Sabah’s Kinabatangan Riverine Forest has escaped the rapacious attentions of the loggers. It’s an amazing place for day and night river trips as well as jungle walks, offering the chance to see tree-snake, crocodile, Sumatran rhinoceros and occasional herds of elephant crashing through the park. The area is also a birder’s paradise with hornbill, oriole, osprey, egret and stork commonly spotted. It’s well worth staying a night here to tune into the jungle atmosphere; many hotels and lodges offer deals. A good option is the Sukau Rainforest Lodge (two-day/one night wildlife safari RM1,138 [£230]; www.sukau.com). A cheaper, popular option is Uncle Tan Wildlife Adventures (three-day/two-night trip RM420 [£85]; www.uncletan.com).

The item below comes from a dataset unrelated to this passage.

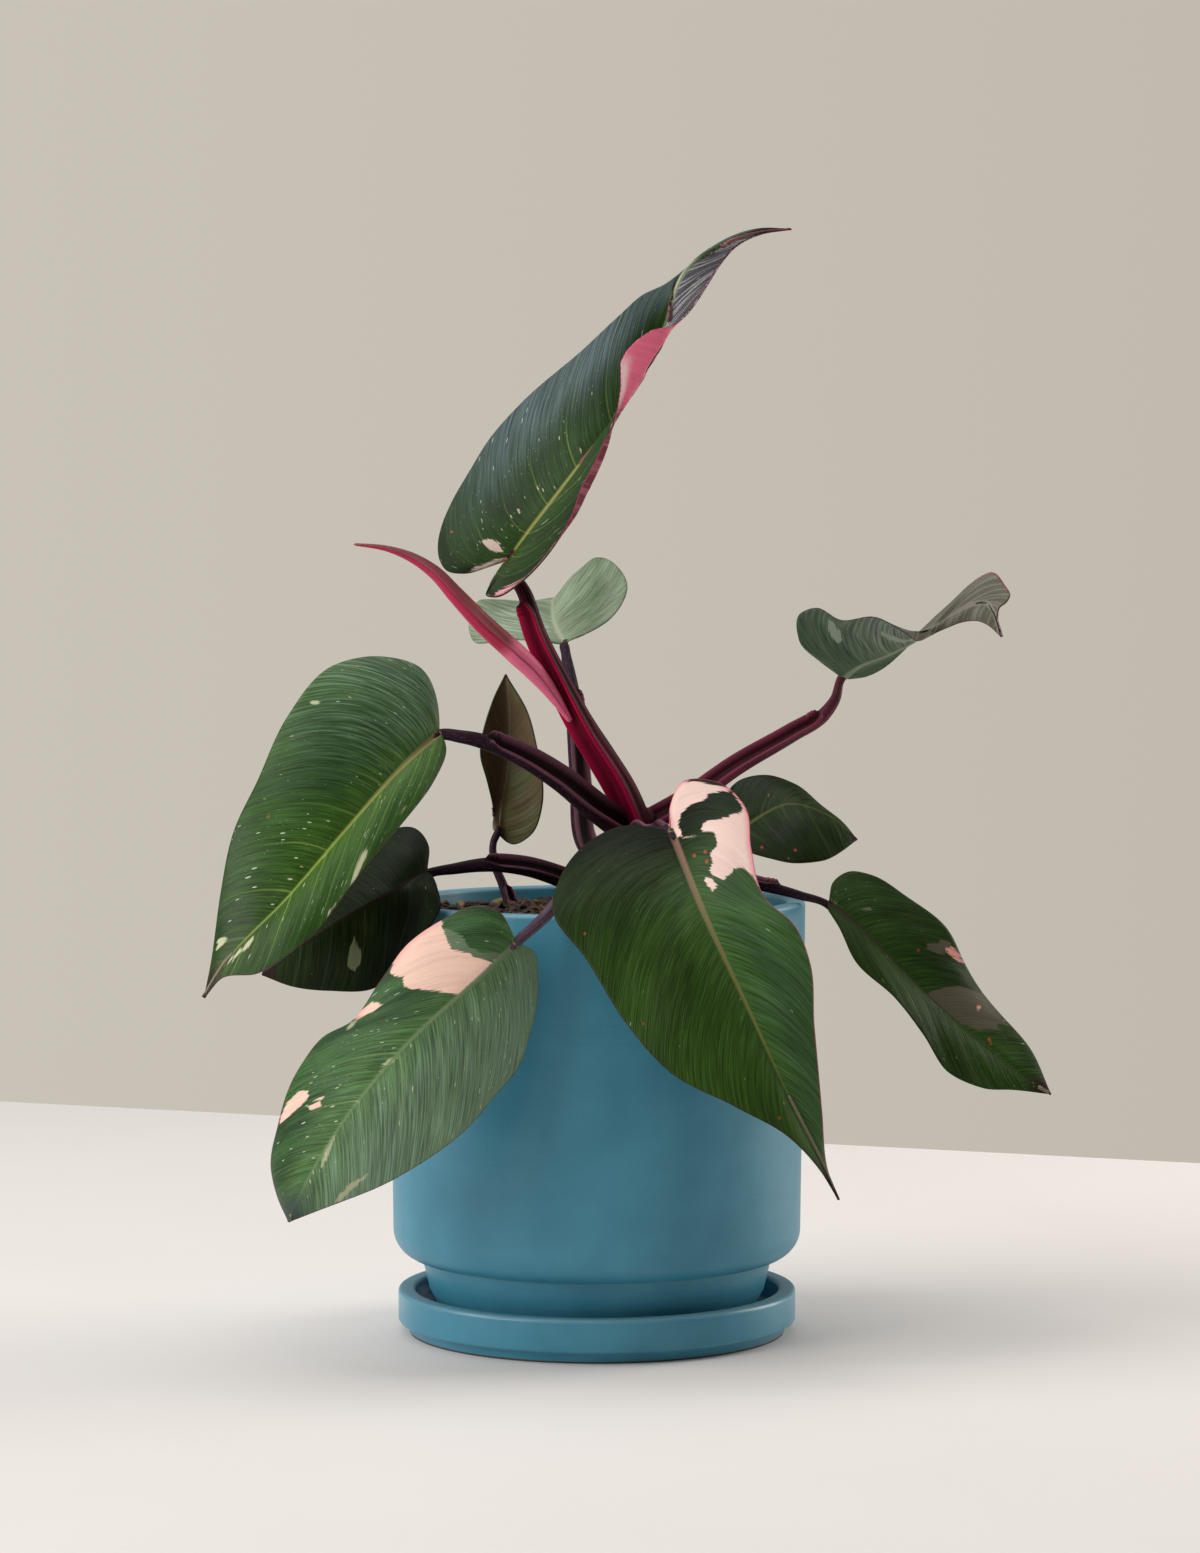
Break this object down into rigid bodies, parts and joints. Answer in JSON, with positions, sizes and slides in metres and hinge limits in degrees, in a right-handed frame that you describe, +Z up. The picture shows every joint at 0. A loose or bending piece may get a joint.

The huge Tanjung Puting National Park in Kalimantan was founded in the 1970s in an area with a large population of wild orang utans and a variety of forest types. Despite the difficulties of reaching the park, it’s attracting growing numbers of foreign visitors who come primarily to chug slowly upriver on a klotok river boat. Slow three-day trips on these boats – which are equipped with cabins, crew and a cook – are a quintessential Kalimantan experience, and are recommended for spotting clouded leopards, orang utans and reticulated pythons curled up in the trees. You can book through a local guide (recommended is Majid: 0852 4859 0487) in Kumai, which is a 25-minute taxi from Pangkalanbun; trips cost around US$500 for three days including permit, boat, guide and food.
Borneo’s underwater wildlife is also fabulous, particularly in Sabah. There’s world-famous diving at Pulau Sipadan, whose waters are home to turtles, barracuda and a number of hammerhead sharks.
Slightly offbeat, Layang Layang is a manmade island on a lagoon an hour’s flight from Kota Kinabalu in the disputed Spratly Islands. Diving and bird watching are the main attractions here, particularly around Easter, when large schools of hammerheads gather. Trips are usually booked on a package basis; flights (US$370 rtn) leave 6.30am Tues/Thurs/Sun from Kota Kinabalu (www.avillionlayanglayang.com).
On river trips into the interior, it’s fairly common to see women with huge dangling rings attached to their ears for the sake of beauty. Men enhance their own sex appeal by drilling a hole into their penis, into which they insert a variety of objects – from seeds, beads and bamboo shavings to pig bristles. This, known as the palang, is done to increase their partner’s sexual pleasure.